### What to work on
Copy verbatim the material from its first line to the line that holds "axis) for axis", including that line.

### Given material
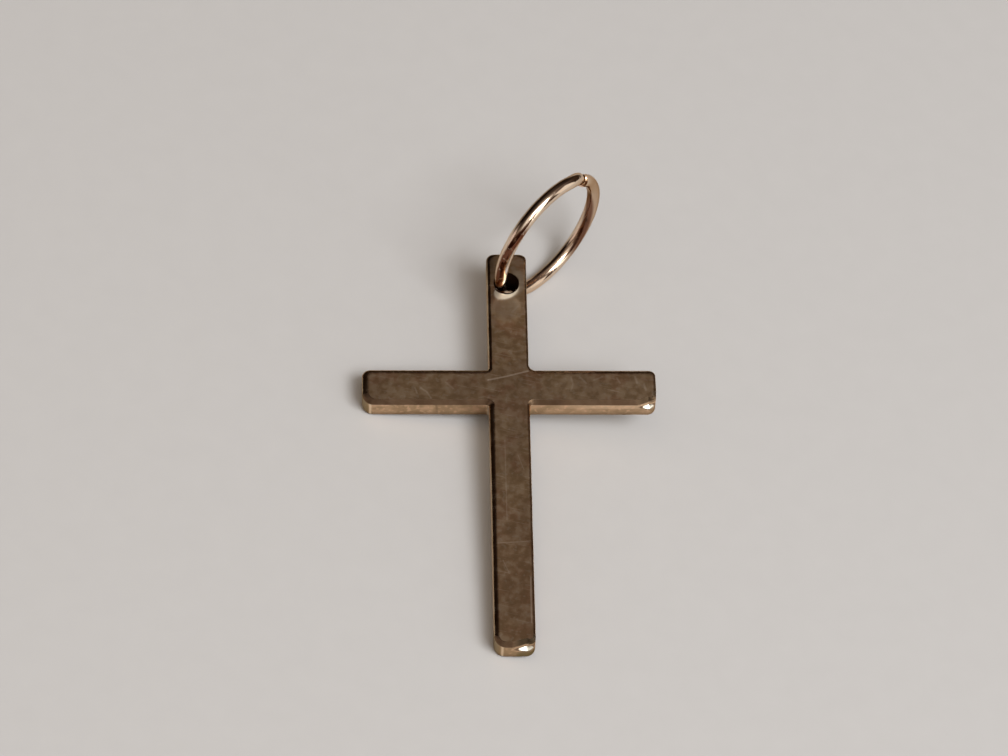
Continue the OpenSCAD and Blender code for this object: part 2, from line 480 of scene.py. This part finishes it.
cross_mesh = bpy.data.meshes.new("gold_cross")
cross_mesh.from_pydata([plate_to_table @ p for p in points], [], sides)
cross_mesh.attributes.new("steepness", "FLOAT", "POINT").data.foreach_set("value", steepness)
shell = bmesh.new()
shell.from_mesh(cross_mesh)
bmesh.ops.recalc_face_normals(shell, faces=shell.faces)
shell.to_mesh(cross_mesh)
shell.free()
for name, way in (("sideways", to_the_right), ("lengthways", up_the_post)):
    leanings = [v.normal @ way for v in cross_mesh.vertices]
    cross_mesh.attributes.new(name, "FLOAT", "POINT").data.foreach_set("value", leanings)
cross_mesh.polygons.foreach_set("use_smooth", [True] * len(cross_mesh.polygons))
gold_cross = bpy.data.objects.new("gold_cross", cross_mesh)
scene.collection.objects.link(gold_cross)

# Worn yellow gold: olive and reddish patches, soft mottling, fine scratches, painted shade in the corners and the
# hole, which also has dirt, and painted highlights
cross_gold = bpy.data.materials.new("worn_yellow_gold")
cross_gold.use_nodes = True
cross_gold.node_tree.nodes.clear()
gold = Reading(cross_gold.node_tree)
place = gold.node("ShaderNodeTexCoord", {}, {}, "Object")
plate = gold.node("ShaderNodeMapping", {}, {
    "Vector": place,
    "Location": -plate_origin,
    "Rotation": plate_turn.transposed().to_euler(),
    "Scale": (1 / MM,) * 3,
})
x, y, z = [gold.node("ShaderNodeSeparateXYZ", {}, {"Vector": plate}, axis) for axis in "XYZ"]


def cloud(read, place, size, stretch=(1, 1, 1), turn=0.0, shift=(0, 0, 0), detail=2.0):
    """Soft random patches about that many millimetres across, from 0 to 1, stretched and turned about Z."""
    turned = read.node("ShaderNodeMapping", {}, {"Vector": place, "Rotation": (0, 0, math.radians(turn))})
    spread = read.node("ShaderNodeMapping", {}, {
        "Vector": turned, "Location": shift, "Scale": tuple(1 / (size * s) for s in stretch)})
    return read.node("ShaderNodeTexNoise", {}, {"Vector": spread, "Scale": 1.0, "Detail": detail})


def strokes(read, place, turn, width, length, share, shift):
    """Sparse straight scratches that run one way: 1 in their middle, 0 outside them."""
    lines = cloud(read, place, width, (length / width, 1, length / width), turn, shift, 0.0)
    return lines.rise(share, share + 0.1)


def scratch(x, y, start, stop, wide):
    """1 along a straight scratch between two places and 0 beside it."""
    over, up = stop[0] - start[0], stop[1] - start[1]
    dx, dy = x - start[0], y - start[1]
    share = ((dx * over + dy * up) / (over ** 2 + up ** 2)).most(0.0).least(1.0)
    dx, dy = dx - share * over, dy - share * up
    return ((dx * dx + dy * dy) ** 0.5).rise(wide, 0.3 * wide)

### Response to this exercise
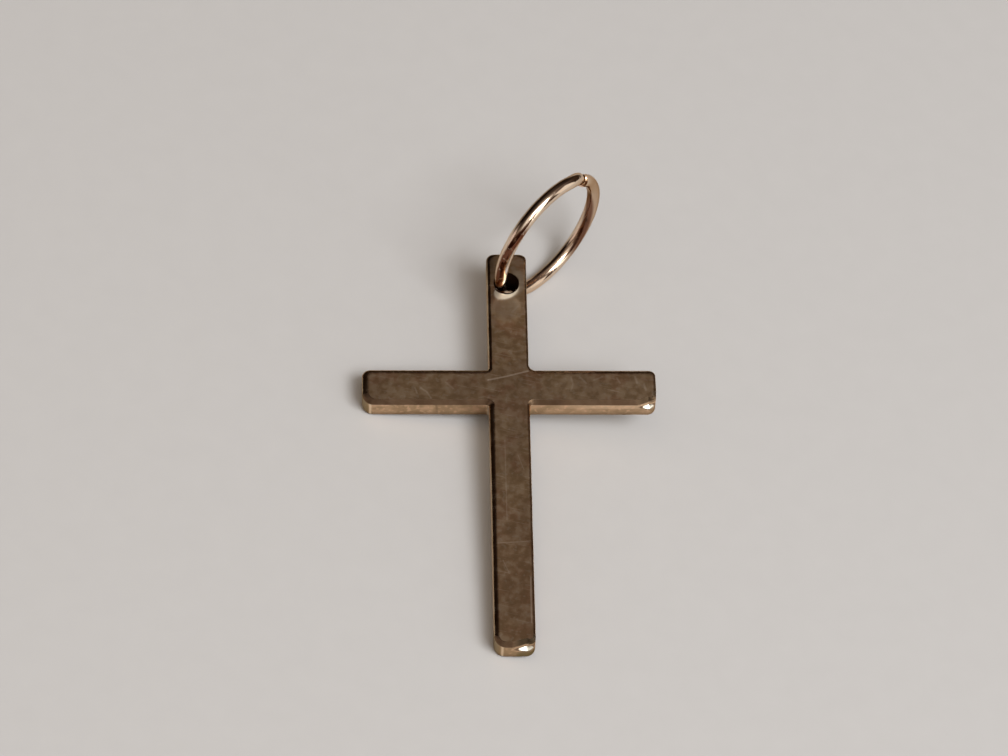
Continue the OpenSCAD and Blender code for this object: part 2, from line 480 of scene.py. This part finishes it.
cross_mesh = bpy.data.meshes.new("gold_cross")
cross_mesh.from_pydata([plate_to_table @ p for p in points], [], sides)
cross_mesh.attributes.new("steepness", "FLOAT", "POINT").data.foreach_set("value", steepness)
shell = bmesh.new()
shell.from_mesh(cross_mesh)
bmesh.ops.recalc_face_normals(shell, faces=shell.faces)
shell.to_mesh(cross_mesh)
shell.free()
for name, way in (("sideways", to_the_right), ("lengthways", up_the_post)):
    leanings = [v.normal @ way for v in cross_mesh.vertices]
    cross_mesh.attributes.new(name, "FLOAT", "POINT").data.foreach_set("value", leanings)
cross_mesh.polygons.foreach_set("use_smooth", [True] * len(cross_mesh.polygons))
gold_cross = bpy.data.objects.new("gold_cross", cross_mesh)
scene.collection.objects.link(gold_cross)

# Worn yellow gold: olive and reddish patches, soft mottling, fine scratches, painted shade in the corners and the
# hole, which also has dirt, and painted highlights
cross_gold = bpy.data.materials.new("worn_yellow_gold")
cross_gold.use_nodes = True
cross_gold.node_tree.nodes.clear()
gold = Reading(cross_gold.node_tree)
place = gold.node("ShaderNodeTexCoord", {}, {}, "Object")
plate = gold.node("ShaderNodeMapping", {}, {
    "Vector": place,
    "Location": -plate_origin,
    "Rotation": plate_turn.transposed().to_euler(),
    "Scale": (1 / MM,) * 3,
})
x, y, z = [gold.node("ShaderNodeSeparateXYZ", {}, {"Vector": plate}, axis) for axis in "XYZ"]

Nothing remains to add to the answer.